One of the most powerful ways of doing this is to explore students’ thinking in relation to an important aspect of mathematics.

  1. Read the article, Targeting the Big Ideas in Mathematics
  2. Investigate the Assessment for Common Misunderstanding (AfCM) materials and the Scaffolding Numeracy in the Middle Years (SNMY) resources.
    • The AfCM materials address key ideas that need to be in place at key levels of schooling (Foundation to Level 10). They comprise short individual interviews that assess an aspect of a big idea in Number known to make a difference to student learning.
    • The SNMY materials offer class-based assessment options suitable for Levels 4 to 9 that profile where students are in relation to multiplicative thinking.
    • Both resources offer teaching advice that can be used to target students’ learning needs.
  3. Either choose and administer one or two of the AfCM tools with a small number of students OR use one of the SNMY options to identify where students are in relation to these important ideas. Following this, use the AfCM teaching advice or the Learning Assessment Framework to plan and implement a targeted teaching response aimed at a small group of students.

Activity 2

Teachers need to know the content and how to teach it

Many primary teachers and those teaching out-of-field in secondary schools have not necessarily had the opportunity to develop a deep, interconnected knowledge of mathematics they need for teaching.

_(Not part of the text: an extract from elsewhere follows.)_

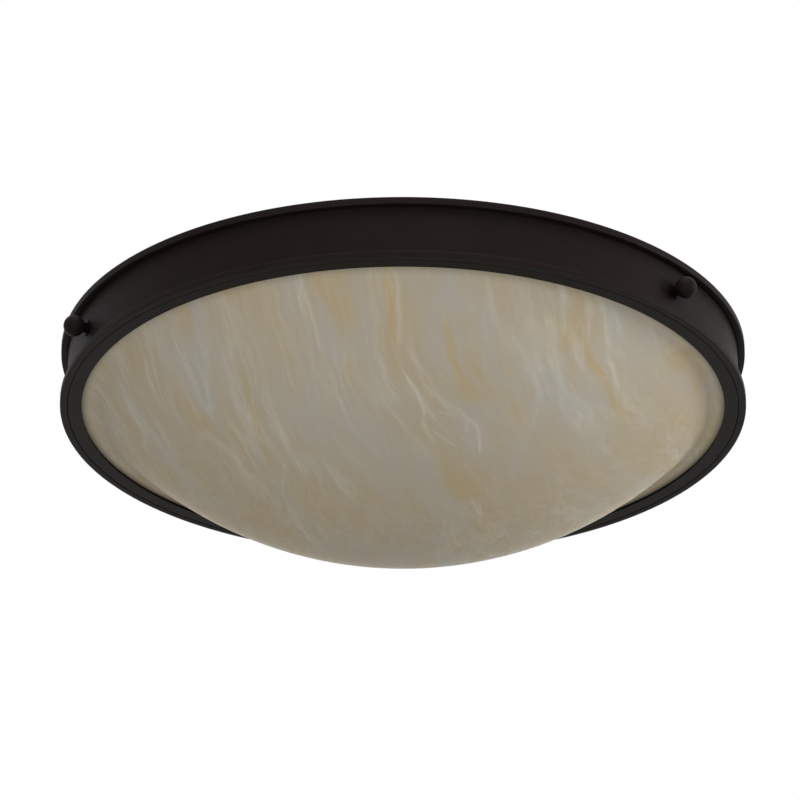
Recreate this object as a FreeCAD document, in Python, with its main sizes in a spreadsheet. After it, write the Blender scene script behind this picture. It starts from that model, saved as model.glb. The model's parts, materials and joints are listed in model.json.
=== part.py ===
"""Semi flush ceiling light: band frame with a bowl diffuser, hung on a short stem.

Millimetres, +Z up. The origin is the middle of the two box screws, in the
ceiling plane, and everything hangs below it. The viewer looks along +Y.
"""
import FreeCAD, Part
import math
import os
import re

import Sketcher

doc = FreeCAD.newDocument("ceiling_light")
sheet = doc.addObject("Spreadsheet::Sheet", "Dims")

# ---------------------------------------------------------------- driving sizes
SIZES = {
    # fixing to the ceiling box
    "box_screw_spacing": 88.9,      # the two screws of a 4 inch ceiling box
    "box_screw_hole": 4.8,          # width of each strap slot
    "box_slot_length": 12.0,        # slots allow the strap to be turned true
    "strap_end": 3.55,              # metal left beyond each slot
    "strap_width": 20.0,
    "strap_thickness": 2.5,
    "strap_end_round": 4.0,
    "ground_screw_place": 22.0,     # from the middle of the strap
    "ground_screw_thread": 4.8,
    "ground_screw_head": 9.6,
    "ground_screw_head_height": 3.2,
    # stem
    "ceiling_gap": 90.0,            # ceiling to the top of the frame
    "nipple_diameter": 10.0,
    "nipple_bore": 7.0,
    "nipple_below_pan": 9.0,        # what stands out under the pan for its nut
    "nut_width": 16.0,              # across flats
    "nut_height": 3.2,
    "sleeve_diameter": 15.9,
    "sleeve_wall": 1.2,
    "seat_ring_diameter": 40.0,
    "seat_ring_height": 4.0,
    "lock_washer_diameter": 18.0,
    "lock_washer_thickness": 1.0,
    "thread_clearance": 0.1,        # between a nut's bore and the threaded pipe
    # canopy
    "canopy_diameter": 133.4,
    "canopy_depth": 25.0,
    "canopy_sheet": 0.9,
    "canopy_rim_width": 3.0,        # rim turned in flat against the ceiling
    "canopy_skirt": 5.0,
    "canopy_flat_radius": 20.0,
    "canopy_dome_radius": 62.0,
    "slide_clearance": 0.4,         # canopy and slip ring on the sleeve
    "slip_ring_diameter": 27.0,
    "slip_ring_height": 9.0,
    "set_screw_diameter": 4.0,
    "set_screw_head": 9.0,
    "set_screw_head_length": 7.0,
    # frame
    "ring_radius": 304.8,           # outside of the two square hoops, 24 inch across
    "ring_height": 57.15,
    "hoop_bar": 6.35,               # square bar, rolled round the band
    "hoop_edge_round": 0.5,
    "band_wall": 1.5,
    "band_bend": 0.1,               # inside radius where the band turns in
    "flange_width": 12.7,           # what the bowl rests on
    "boss_diameter": 10.0,
    "boss_height": 4.0,             # threaded boss inside the band, for a knob's stud
    # pan
    "pan_sheet": 0.9,
    "pan_gap": 0.65,                # boss to the pan's skirt
    "pan_below_rim": 1.5,           # top of the pan under the top of the frame
    "pan_depth": 38.0,
    "pan_corner": 8.0,
    "pan_hem": 4.0,
    "pan_dish_radius": 56.0,        # pressed seat round the stem
    "pan_dish_height": 3.0,
    # bowl
    "gasket_width": 7.5,
    "gasket_thickness": 1.5,
    "gasket_inset": 0.8,            # from the flange's edge
    "bowl_drop": 115.5,             # lowest point under the frame
    "bowl_shoulder": 16.5,          # lip's edge to where its flat part starts
    "bowl_wall": 3.0,
    "bowl_neck_round": 12.0,        # where the dome flares into its lip
    "bowl_lip_gap": 3.0,            # lip to the inside of the band
    # knobs
    "knob_ball": 19.05,
    "knob_collar_diameter": 9.0,
    "knob_collar_length": 2.2,
    "knob_washer_diameter": 14.0,
    "knob_washer_thickness": 1.0,
    "knob_seat_gap": 0.12,          # flat washer on the round band
    "stud_diameter": 4.8,
    "stud_in_ball": 6.0,
    "stud_clearance": 0.15,
    "stud_tip_gap": 0.3,            # tip to the pan's skirt
    "knob_first_angle": 322.0,      # from +X, seen from above
    # lamps
    "lamp_first_angle": 30.0,
    "lamp_axis_drop": 38.5,         # lamp axis under the top of the pan
    "holder_back_radius": 30.0,     # stem axis to the back of each lampholder
    "holder_diameter": 38.0,
    "holder_neck_diameter": 30.0,
    "holder_neck_length": 13.0,
    "holder_length": 48.0,
    "holder_shoulder": 4.0,
    "holder_bore": 29.4,
    "holder_bore_depth": 30.0,
    "shell_diameter": 28.8,
    "shell_wall": 0.5,
    "shell_length": 27.0,
    "cap_diameter": 26.4,
    "cap_length": 25.0,
    "cap_shoulder": 7.0,
    "cap_contact_diameter": 9.0,
    "cap_contact_height": 2.0,
    "cap_clearance": 0.5,
    "lamp_glass_diameter": 60.0,
    "lamp_glass_length": 84.0,
    "lamp_neck_diameter": 27.0,
    "lamp_neck_round": 40.0,
    "lamp_glass_wall": 1.0,
    "bracket_width": 24.0,
    "bracket_sheet": 1.2,
    "bracket_foot": 17.0,
    "bracket_below_axis": 16.0,
    "bracket_wire_hole": 14.0,
    "bracket_screw_diameter": 4.0,
    "bracket_screw_head": 7.0,
    "bracket_screw_head_height": 2.4,
    "lead_diameter": 2.0,
    "lead_ring_radius": 2.2,        # six leads round the bore of the nipple
    "lead_spread": 5.0,             # each lead beside the holder's axis
}
LAMPS = 3
KNOBS = 3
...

  1. Download and read Helen Timperley’s article on Using assessment data for improving teaching practice
    • reflects what you need to know to help your students learn mathematics
    • Discuss with a colleague and then choose one or more of the following activities to extend your knowledge of the mathematics needed for teaching and/or expand your repertoire of pedagogical strategies.
  2. Understanding the mathematics for teaching:
    • there are a number of texts and online resources that teachers can use to deepen their knowledge of the mathematics needed for teaching
    • one that deals with big ideas and traces the development of those ideas from Foundation to Year 9 is Teaching Mathematics: Foundations to Middle Years (Siemon, Beswick, Brady, Clark, Faragher, & Warren, 2015)
    • Another option is to explore the videos and tasks on youcubed which also includes some valuable information on pedagogical strategies and the importance of growth mindsets.
  3. Reflecting on pedagogy:
    • Choose an activity from reSolve, maths300, or nrich or an open-ended question or challenging task (e.g. Lilburn & Sullivan, 2017; Sullivan, 2017) to trial in your classroom.
    • Prior to teaching the task, familiarise yourself with what is involved and read Section 5 of Teaching Mathematics: Using research-informed strategies (Sullivan, 2011). Then consider the activity in terms of the six key principles for effective teaching of mathematics.
      • What do you want to achieve as a result of using this activity?
      • How will you communicate these goals to the students?
      • What connections will you make to students’ own experience or prior learning to establish a rationale for learning?
      • How will you differentiate support to ensure all students participate in the activity and learn from the experience?
      • What sort of questions or prompts might you offer to encourage deeper learning?
      • What opportunities are there for developing fluency?

Consider making a video of the lesson and/or inviting a colleague in to participate and observe. Once you have trialled the activity, reflect on your experience in terms of the six key principles or in term of the relevant impact strategies (HITS).

Share your experience with colleagues to seek feedback and advice and where appropriate talk to students about their experience.